Howard Kissel of the Daily News said of the 1996 production, "The sets and costumes are gorgeous, and the tap-dancing is extremely jolly. Whatever its shortcomings, "You Never Know" gives you a wonderful sense of discovery."

Robert L. Daniels of Variety said of the 1996 production, "It is frightfully simple as staged and acted, completely lacking in wit and barren of comic inspiration, a chamber musical built on straw. What does survive, however, are the songs by Cole Porter, although the composer often publicly stated his own intense dislike of the musical, telling his biographer it was the worst show he was ever associated with...Director Charles Repole, a past master at period excavations, moves the action swiftly from song to song, but fails to harness the fun.
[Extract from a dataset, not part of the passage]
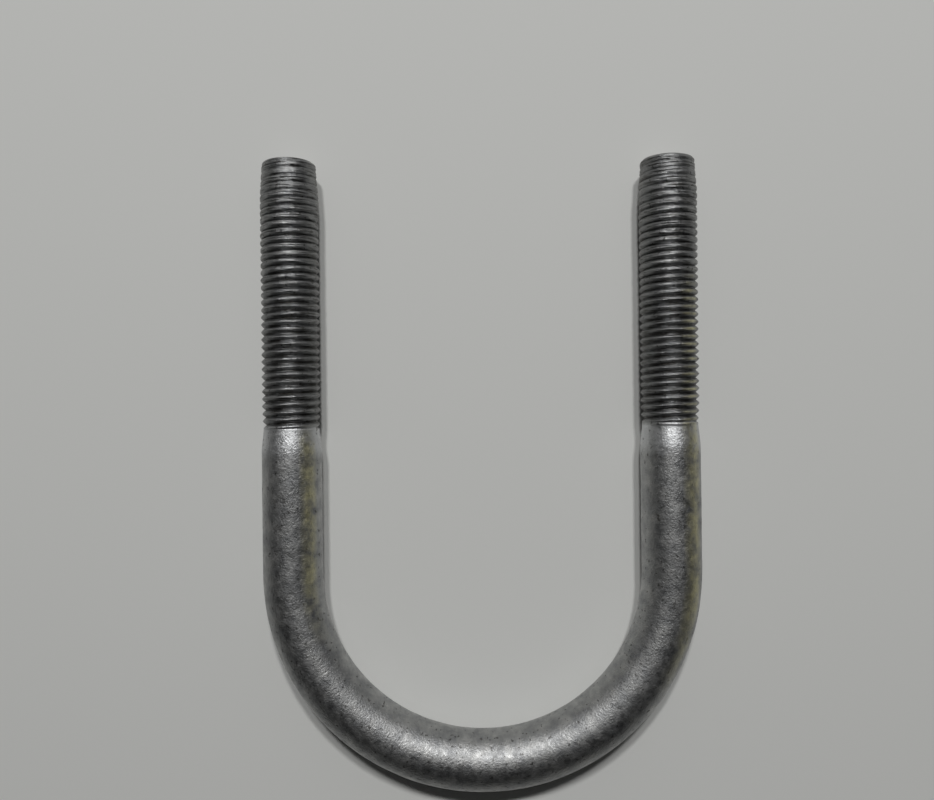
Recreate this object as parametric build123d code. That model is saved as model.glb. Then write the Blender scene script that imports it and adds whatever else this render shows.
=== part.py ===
"""U-bolt: a round galvanised bar bent to a U, with a metric thread rolled on the end of each leg.

The U-bolt lies flat, as it rests on a bench. X runs across the two legs, Y runs along them
with the threaded ends towards +Y, and Z is up. The origin is at resting height, under the
middle of the bounding box. All sizes are in millimetres.
"""

from build123d import *
from build123d.topology import SkipClean
from math import ceil, radians, tan
import os

# Driving dimensions
overall_length = 171.0  # from the threaded ends to the outside of the crown
leg_spacing = 103.0  # between the axes of the two legs
bar_diameter = 16.1  # plain bar, with its zinc coating
thread_diameter = 15.7  # major diameter of the M16 thread, undersize to leave room for its zinc
thread_pitch = 2.0
thread_depth = 1.1  # from crest to root, on the radius
thread_angle = 60.0  # between the two flanks of a groove
crest_width = 0.45  # flat that the thick zinc leaves on each crest
thread_length = 72.5  # threaded stretch of each leg
neck_diameter = 14.9  # bar at the rolling diameter, left bare behind the thread
run_out_length = 3.0  # stretch behind the neck over which the crests reach full height
neck_length = 1.0  # plain stretch of the neck
shoulder_length = 5.5  # cone from the neck up to the full bar
tip_diameter = 12.8  # flat end face of a leg
tip_chamfer = 1.0  # 45 degree chamfer at the end face
tip_taper_length = 9.0  # gentle cone over the first crests, behind the chamfer

# Places that follow from them
bar_radius = bar_diameter / 2
axis_height = bar_radius
bend_radius = leg_spacing / 2
tip_y = overall_length / 2
bend_y = bar_radius + bend_radius - tip_y
thread_start_y = tip_y - thread_length
neck_start_y = thread_start_y - neck_length - shoulder_length
crest_radius = thread_diameter / 2
root_radius = crest_radius - thread_depth
leg_sides = {"left": -1, "right": 1}

# Extra material that is trimmed off or lies inside the core, so that no two faces coincide
crest_trim = 0.15
root_overlap = 0.2
trimmed_turns = 2  # at each end of the ridge
crest_sectors = 8  # each turn of the crest is this many short cylindrical faces
seam_angle = 33.0  # turns the seams of round faces away from the ends of the ridge's turns


def on_leg(side, y):
    """Location on a leg's axis at this y, with its Z along the leg towards the threaded end."""
    return Plane(origin=(side * leg_spacing / 2, y, axis_height), z_dir=(0, 1, 0)).location


def turned(points, angle=360.0):
    """Solid of revolution about Z, from the (radius, z) points of its closed outline."""
    outline = Plane.XZ * make_face(Polyline(*points, close=True))
    return revolve(outline, Axis.Z, angle)


def bend():
    """Half turn of bar that joins the legs."""
    section = on_leg(1, bend_y) * Circle(bar_radius)
    turn_axis = Axis((0, bend_y, axis_height), (0, 0, -1))
    return revolve(section, turn_axis, 180)


def shank():
    """Straight plain bar between the bend and the shoulder, standing on the origin."""
    return extrude(Circle(bar_radius), neck_start_y - bend_y)


def neck():
    """Cone that narrows from the bar, then the short bare neck behind the thread."""
    neck_radius = neck_diameter / 2
    height = shoulder_length + neck_length
    return turned(
        [(0, 0), (bar_radius, 0), (neck_radius, shoulder_length), (neck_radius, height), (0, height)]
    )


def ridge(turns, start_z):
    """Helical ridge of trapezoid section, a little proud of the crest and rooted inside the core."""
    flank = tan(radians(thread_angle / 2))
    top = crest_width / 2 - crest_trim * flank
    foot = crest_width / 2 + (thread_depth + root_overlap) * flank
    outer, inner = crest_radius + crest_trim, root_radius - root_overlap
    corners = [(inner, -foot), (outer, -top), (outer, top), (inner, foot)]
    faces = []
    for turn in range(turns):
        z = start_z + turn * thread_pitch
        rails = [
            Helix(thread_pitch, thread_pitch, radius, center=(0, 0, z + rise)).edge()
            for radius, rise in corners
        ]
        if turn == 0:
            faces.append(make_face(Polyline(*[rail @ 0 for rail in rails], close=True)).face())
        if turn == turns - 1:
            faces.append(make_face(Polyline(*[rail @ 1 for rail in rails], close=True)).face())
        for rail, following in zip(rails, rails[1:] + rails[:1]):
            faces.append(Face.make_surface_from_curves(rail, following))
    return Solid(Shell(faces))


def thread_envelope():
    """Outside of the threaded end: a cone out of the neck, the full diameter, a taper and a chamfer."""
    tip_radius = tip_diameter / 2
    outline = [
        (0, 0),
        (neck_diameter / 2, 0),
        (crest_radius, run_out_length),
        (crest_radius, thread_length - tip_chamfer - tip_taper_length),
        (tip_radius + tip_chamfer, thread_length - tip_chamfer),
        (tip_radius, thread_length),
        (0, thread_length),
    ]
    step = 360 / crest_sectors
    sector = turned(outline, step)
    envelope = sector
    for turn in range(1, crest_sectors):
        envelope += Rot(0, 0, turn * step) * sector
    return Rot(0, 0, seam_angle / 2) * envelope


def thread():
    """Threaded end of a leg, standing on the origin: core and right-hand ridge, cut to the envelope."""
    run_off = trimmed_turns * thread_pitch
    turns = ceil(thread_length / thread_pitch) + 2 * trimmed_turns
    core_length = thread_length + 3 * run_off
    core = Location((0, 0, -1.5 * run_off)) * extrude(Circle(root_radius), core_length)
    with SkipClean():
        blank = Rot(0, 0, seam_angle) * core + ridge(turns, -run_off)
        return blank & thread_envelope()


def build():
    """Every node of the U-bolt, by name."""
    nodes = {"bend": bend()}
    plain, bare, threaded = shank(), neck(), thread()
    for name, side in leg_sides.items():
        nodes[f"{name}_shank"] = on_leg(side, bend_y) * plain
        nodes[f"{name}_neck"] = on_leg(side, neck_start_y) * bare
        nodes[f"{name}_thread"] = on_leg(side, thread_start_y) * threaded
    return nodes


if __name__ == "__main__":
    os.makedirs("parts", exist_ok=True)
    for node, shape in build().items():
        export_step(shape, f"parts/{node}.step")
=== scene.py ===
"""U-bolt: its visible surfaces and galvanised finish, the floor, the light and the camera.

The bar is followed from its crown, the middle of the bend, out to both threaded tips. Lengths
are in metres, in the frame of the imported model.
"""

import bpy
import numpy as np
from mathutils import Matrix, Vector


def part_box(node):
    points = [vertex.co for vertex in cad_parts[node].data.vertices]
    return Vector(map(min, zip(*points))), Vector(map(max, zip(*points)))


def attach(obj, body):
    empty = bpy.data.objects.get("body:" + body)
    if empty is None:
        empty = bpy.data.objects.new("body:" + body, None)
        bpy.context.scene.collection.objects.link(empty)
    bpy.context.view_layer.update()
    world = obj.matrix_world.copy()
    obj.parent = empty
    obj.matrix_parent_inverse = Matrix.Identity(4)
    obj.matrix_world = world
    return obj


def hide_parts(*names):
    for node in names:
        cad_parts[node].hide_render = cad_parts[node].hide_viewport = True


bl_info = {
    "name": "U-bolt",
    "version": (1, 0, 0),
    "blender": (4, 5, 0),
    "location": "View3D > Sidebar > U-bolt",
    "description": "Galvanised U-bolt with two threaded ends, on a pale floor",
    "category": "Object",
}

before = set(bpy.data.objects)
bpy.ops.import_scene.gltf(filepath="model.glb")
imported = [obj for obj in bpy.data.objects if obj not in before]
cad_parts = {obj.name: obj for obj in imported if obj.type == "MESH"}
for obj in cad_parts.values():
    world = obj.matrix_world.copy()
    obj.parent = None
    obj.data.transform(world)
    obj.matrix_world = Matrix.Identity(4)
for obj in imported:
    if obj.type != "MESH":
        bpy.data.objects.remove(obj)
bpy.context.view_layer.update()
MM = 0.001
TURN = 2 * np.pi
REST_GAP = 0.002 * MM  # between the floor and the lowest points
SIDES = {"left": -1, "right": 1}


def span(node, axis):
    """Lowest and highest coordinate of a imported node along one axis."""
    low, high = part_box(node)
    return low[axis], high[axis]


X, Y, Z = 0, 1, 2
BAR_RADIUS = (span("right_shank", X)[1] - span("right_shank", X)[0]) / 2
CREST_RADIUS = (span("right_thread", X)[1] - span("right_thread", X)[0]) / 2
BEND_RADIUS = sum(span("right_shank", X)) / 2
AXIS_HEIGHT = sum(span("right_shank", Z)) / 2
BEND_Y = span("bend", Y)[1]
NECK_Y, NECK_END_Y = span("right_neck", Y)
TIP_Y = span("right_thread", Y)[1]

# Distances along the bar's axis from the crown
BEND_END = BEND_RADIUS * np.pi / 2
NECK_START = BEND_END + NECK_Y - BEND_Y
THREAD_START = BEND_END + NECK_END_Y - BEND_Y
TIP = BEND_END + TIP_Y - BEND_Y

# Rings of points along the bar
PLAIN_SPACING = 0.7 * MM
NECK_SPACING = 0.25 * MM
RINGS_PER_PITCH = 24

# The threads, by the distance from the tip or from the neck
RISE_TURNS = 3.2  # the crests reach full height over this many turns from the neck
TAPER_LENGTH = 11 * MM  # the crests fall over this distance to the tip
WORN_LENGTH = 20 * MM  # the grooves are shallower within this distance of the tip
ROUND_LENGTH = 8 * MM  # the crests are round beads within this distance of the tip
SHARP_LENGTH = 50 * MM  # and sharp beyond this one
RUN_OUT = 0.8 * MM  # the grooves deepen over this distance from the neck
SEAM_WIDTH = 0.10  # half width of the seam along the crests, in turns
CREST_DRIFT = 0.035  # how far slow waves shift the crests, in turns

# Lights, floor and camera
KEY_PLACE = (0.13, 0.82, 1.26)
KEY_SIZE = (0.12, 0.10)
FLOOR_HALF = 3.0
CAMERA_X, CAMERA_Y = -0.0037, 0.0205
CAMERA_TURN = -0.0115


# ---------------------------------------------------------------- sizes and colours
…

Gregg Barnes' costumes are nothing short of divine, and Anania's set makes it all so very luscious. " He did praise KT Sullivan though, calling her "Manhattan's bright-eyed cabaret star" and goes on to say she was "Jilted by a rich beau, Sullivan whips a lethal fur boa, smashes champagne flutes and precious vases to announce that she is "Back in Circulation." It's a first act highlight, spiced by her golden pizzazz and kewpie-doll charm."

During the short season Libby Holman had a strong rivalry with the tempestuous Mexican actress Lupe Vélez. Vélez hit Holman in the face once. On another occasion, Velez urinated outside the dressing room of Holman. When Holman left the dressing room, she slipped and fell. Both women staged other scandalous events in the theater.